Records for the task:
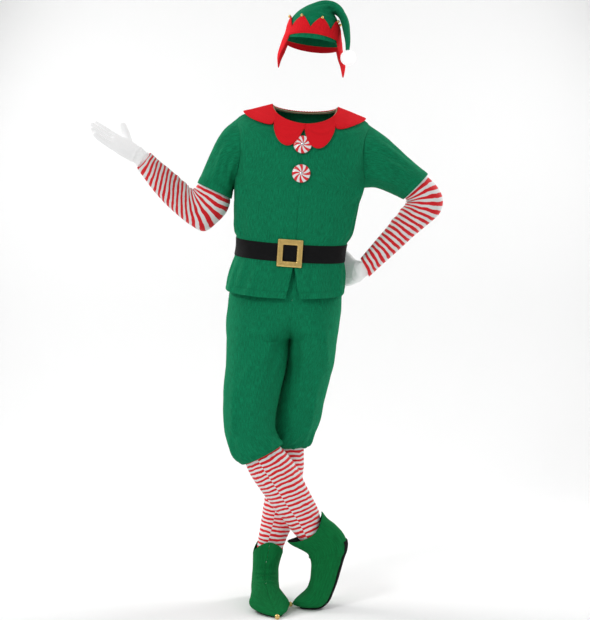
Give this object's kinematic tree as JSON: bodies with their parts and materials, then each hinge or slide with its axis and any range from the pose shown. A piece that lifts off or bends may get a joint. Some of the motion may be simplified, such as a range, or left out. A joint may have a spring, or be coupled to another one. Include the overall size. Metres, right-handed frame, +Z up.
{
  "type": "elf costume",
  "caption": "Hollow worn elf costume: hat with folded tail, tunic with petal collar, belt and buttons, breeches, striped sleeves and stockings, gloves and shoe covers.",
  "frame": {"origin": "middle of the wearer's shoulders at the neck, 1.490 m above the ground, where the shoulders carry the tunic", "axes": "+Z is up; the wearer faces -Y; +X is the wearer's left"},
  "size_m": [1.0399, 0.3903, 1.7996],
  "materials": {
    "green_fleece": "matt brushed fleece",
    "green_felt": "matt felt",
    "red_felt": "matt felt",
    "striped_knit": "fine red and white striped jersey",
    "white_cloth": "matt white jersey and soft pile",
    "neck_tape": "cotton tape",
    "belt_black": "matt elastic webbing",
    "sole_black": "thin matt sole sheet",
    "buckle_gold": "rough gold foil",
    "button_candy": "glossy, red swirl on white",
    "bell_gold": "polished"
  },
  "bodies": {
    "root": {"tunic_front_right": "green_fleece", "tunic_front_left": "green_fleece", "tunic_back": "green_fleece", "tunic_sleeve_right": "green_fleece", "tunic_sleeve_left": "green_fleece", "tunic_collar": "red_felt", "neck_tape": "neck_tape", "belt": "belt_black", "belt_buckle": "buckle_gold", "button_upper": "button_candy", "button_lower": "button_candy", "breeches_right": "green_fleece", "breeches_left": "green_fleece", "striped_sleeve_right": "striped_knit", "striped_sleeve_left": "striped_knit", "stocking_right": "striped_knit", "stocking_left": "striped_knit", "glove_right": "white_cloth", "glove_left": "white_cloth", "hat_crown": "green_fleece", "hat_band": "red_felt", "hat_pompom": "white_cloth", "hat_bell_1": "bell_gold", "hat_bell_2": "bell_gold", "hat_bell_3": "bell_gold", "hat_bell_4": "bell_gold", "hat_bell_5": "bell_gold", "hat_bell_6": "bell_gold", "hat_bell_7": "bell_gold", "hat_bell_8": "bell_gold", "shoe_left_outer": "green_felt", "shoe_left_inner": "green_felt", "shoe_left_sole": "sole_black", "shoe_left_bell": "bell_gold", "shoe_right_outer": "green_felt", "shoe_right_inner": "green_felt", "shoe_right_sole": "sole_black", "shoe_right_bell": "bell_gold"}
  },
  "joints": []
}
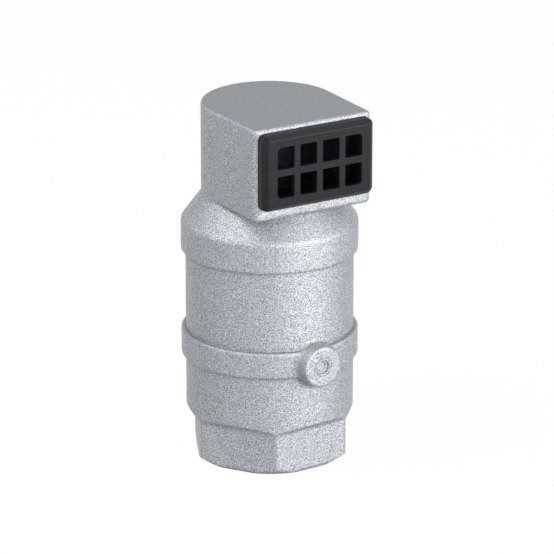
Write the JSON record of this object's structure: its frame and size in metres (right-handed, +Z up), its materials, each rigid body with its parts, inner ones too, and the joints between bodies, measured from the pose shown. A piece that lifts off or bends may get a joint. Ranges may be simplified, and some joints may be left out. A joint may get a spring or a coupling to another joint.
{
  "type": "air release valve",
  "caption": "Cast air release valve with a hexagonal threaded inlet, round barrel and D-shaped hood with a black side grille; inside, a float and a lifting shutter.",
  "frame": {"origin": "centre of the inlet's mouth, on the valve's axis in the plane of its base", "axes": "+Z up along the valve's axis, -Y towards the outlet grille, +X to the right seen from the grille"},
  "size_m": [0.0885, 0.094, 0.1835],
  "materials": {
    "cast_aluminium": "grit-blasted sand casting",
    "grille_plastic": "moulded, satin black",
    "seal_rubber": "moulded nitrile, matt",
    "plug_steel": "zinc plated and blasted",
    "brass": "turned",
    "stainless": "turned stainless steel",
    "cage_plastic": "moulded acetal, off-white",
    "shutter_plastic": "moulded glass-filled nylon, dark grey",
    "float_plastic": "moulded polypropylene, natural"
  },
  "bodies": {
    "casing": {"valve_body": "cast_aluminium", "discharge_head": "cast_aluminium", "outlet_grille": "grille_plastic", "head_o_ring": "seal_rubber", "port_plug": "plug_steel", "float_cage": "cage_plastic", "seat_ring": "brass", "seat_gasket": "seal_rubber", "seat_seal": "seal_rubber", "seal_retainer": "stainless", "retainer_screws": "stainless"},
    "shutter": {"shutter": "shutter_plastic", "nozzle": "brass", "nozzle_washer": "brass", "link_pin": "stainless"},
    "float": {"float_lower_shell": "float_plastic", "float_upper_shell": "float_plastic", "float_stem": "brass", "stem_lock_nut": "brass", "orifice_pad": "seal_rubber"}
  },
  "joints": [
    {"name": "shutter_lift", "type": "slide", "parent": "casing", "child": "shutter", "axis": [0, 0, 1], "range_m": [0, 0.012]},
    {"name": "float_lift", "type": "slide", "parent": "shutter", "child": "float", "axis": [0, 0, 1], "range_m": [0, 0.004]}
  ]
}
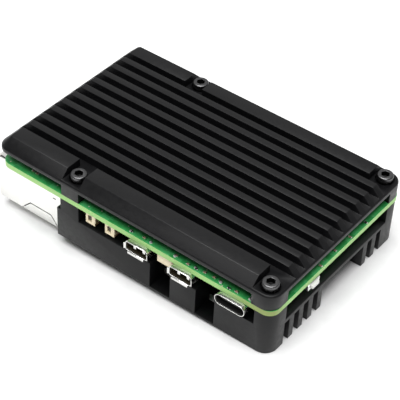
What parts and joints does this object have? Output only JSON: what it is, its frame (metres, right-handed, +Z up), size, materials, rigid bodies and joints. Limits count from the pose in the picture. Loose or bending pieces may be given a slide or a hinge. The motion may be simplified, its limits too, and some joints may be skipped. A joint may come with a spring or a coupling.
{
  "type": "single board computer",
  "caption": "Credit-card-size single board computer clamped in a black two-piece finned heat-sink case, lying with its solder side up, with network, data, power and display ports",
  "frame": {"origin": "below the middle of the whole object's box, at the level of the lower faces of the two stacked data ports, which are its lowest point while the board is level", "axes": "X runs along the board towards the memory card end, Y across it away from the power and display ports, Z up out of the finned plate on the solder side"},
  "size_m": [0.089, 0.0574, 0.0244],
  "materials": {
    "case_metal": "black anodised, fine satin",
    "screw_steel": "blackened steel, satin",
    "board_green": "green solder mask over glass fibre",
    "shield_metal": "bright tin-plated sheet",
    "contact_gold": "gold-plated contacts",
    "cream_plastic": "cream moulded plastic",
    "black_plastic": "black moulded plastic",
    "blue_plastic": "blue moulded plastic",
    "white_plastic": "white moulded plastic",
    "chip_black": "black epoxy package",
    "package_green": "green package laminate",
    "pad_grey": "soft grey thermal pad",
    "coil_grey": "grey ferrite",
    "ceramic_tan": "tan ceramic with bright ends",
    "lamp_lens": "clear lamp body"
  },
  "bodies": {
    "computer": {"battery_connector_contacts": "contact_gold", "battery_connector_housing": "cream_plastic", "camera_connector_body": "cream_plastic", "camera_connector_contacts": "contact_gold", "card_socket_base": "black_plastic", "card_socket_shell": "shield_metal", "case_screws": "screw_steel", "circuit_board": "board_green", "crystals": "shield_metal", "debug_connector_contacts": "contact_gold", "debug_connector_housing": "cream_plastic", "display_connector_body": "cream_plastic", "display_connector_contacts": "contact_gold", "ethernet_contacts": "contact_gold", "ethernet_housing": "black_plastic", "ethernet_lamps": "lamp_lens", "ethernet_shield": "shield_metal", "expansion_connector_body": "cream_plastic", "expansion_connector_contacts": "contact_gold", "fan_connector_contacts": "contact_gold", "fan_connector_housing": "cream_plastic", "flash_chip": "chip_black", "hdmi_0_shell": "shield_metal", "hdmi_0_tongue": "black_plastic", "hdmi_1_shell": "shield_metal", "hdmi_1_tongue": "black_plastic", "lower_capacitors": "ceramic_tan", "lower_finned_shell": "case_metal", "memory": "chip_black", "network_chip": "chip_black", "network_power_header_base": "black_plastic", "network_power_header_pins": "contact_gold", "pin_header_base": "black_plastic", "pin_header_pins": "contact_gold", "port_controller": "chip_black", "power_button_body": "shield_metal", "power_coils": "coil_grey", "power_manager": "chip_black", "processor_heat_spreader": "shield_metal", "processor_package": "package_green", "status_lamp": "lamp_lens", "thermal_pads": "pad_grey", "upper_capacitors": "ceramic_tan", "upper_finned_plate": "case_metal", "usb2_contacts": "contact_gold", "usb2_housing": "black_plastic", "usb2_shield": "shield_metal", "usb3_contacts": "contact_gold", "usb3_housing": "blue_plastic", "usb3_shield": "shield_metal", "usb_c_shell": "shield_metal", "usb_c_tongue": "black_plastic", "wireless_shield": "shield_metal"},
    "power_button": {"power_button_plunger": "white_plastic"},
    "camera_latch": {"camera_connector_latch": "cream_plastic"},
    "display_latch": {"display_connector_latch": "cream_plastic"},
    "expansion_latch": {"expansion_connector_latch": "cream_plastic"}
  },
  "joints": [
    {"name": "power_button_press", "type": "slide", "parent": "computer", "child": "power_button", "axis": [-1, 0, 0], "range_m": [0, 0.00025], "stiffness_N_per_m": 6000},
    {"name": "camera_latch_lift", "type": "slide", "parent": "computer", "child": "camera_latch", "axis": [0, 0, -1], "range_m": [0, 0.0007]},
    {"name": "display_latch_lift", "type": "slide", "parent": "computer", "child": "display_latch", "axis": [0, 0, -1], "range_m": [0, 0.0007]},
    {"name": "expansion_latch_lift", "type": "slide", "parent": "computer", "child": "expansion_latch", "axis": [0, 0, -1], "range_m": [0, 0.0007]}
  ]
}
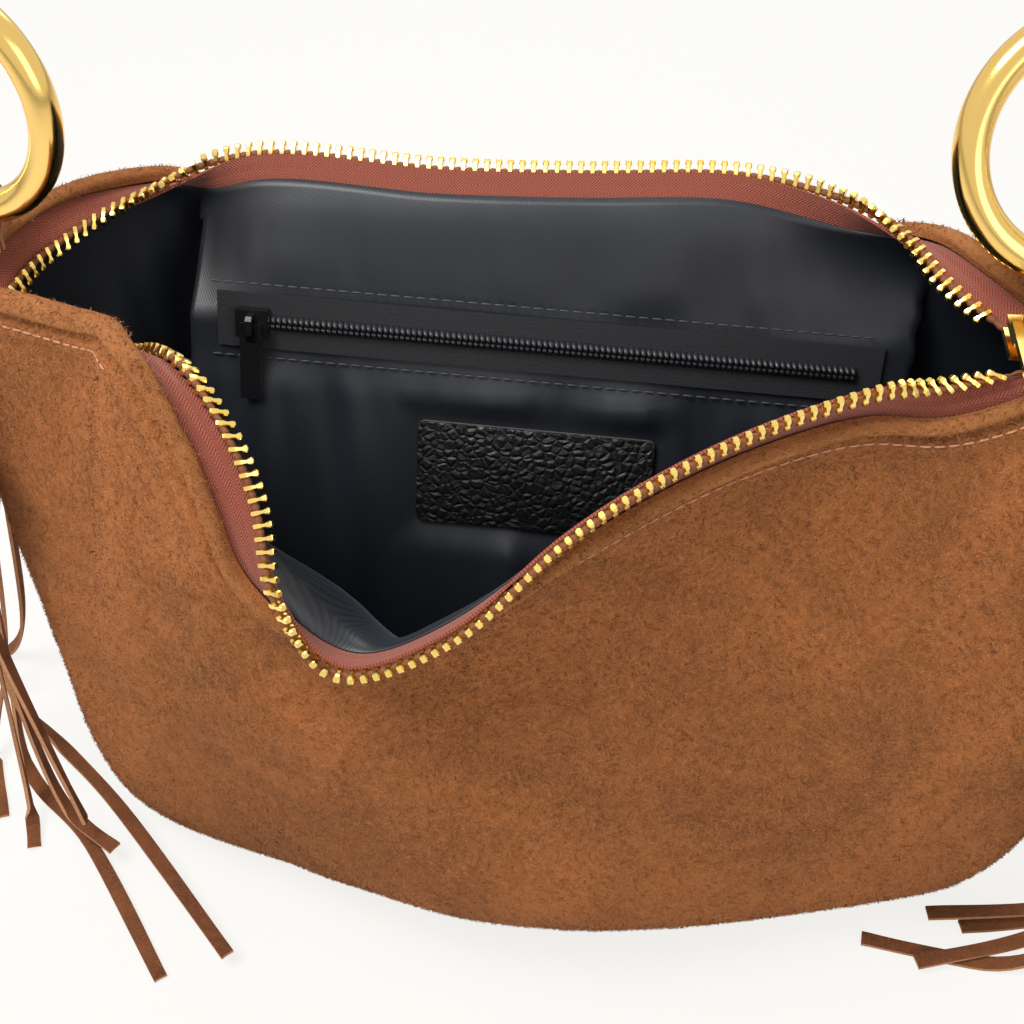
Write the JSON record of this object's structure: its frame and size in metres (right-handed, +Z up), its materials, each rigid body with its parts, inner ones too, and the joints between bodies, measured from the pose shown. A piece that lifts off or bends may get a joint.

Work to be completed: Look through the records and gather every line containing "hinge".

Task result:
Give this object's kinematic tree as JSON: bodies with their parts and materials, then each hinge or slide with its axis and any range from the pose shown. A piece that lifts off or bends may get a joint. Some of the motion may be simplified, such as a range, or left out. A joint may have a spring, or be coupled to another one. Include the overall size. Metres, right-handed frame, +Z up.
What parts and joints does this object have? Output only JSON: what it is, its frame (metres, right-handed, +Z up), size, materials, rigid bodies and joints. Limits count from the pose in the picture. Loose or bending pieces may be given a slide or a hinge. The motion may be simplified, its limits too, and some joints may be skipped. A joint may come with a spring or a coupling.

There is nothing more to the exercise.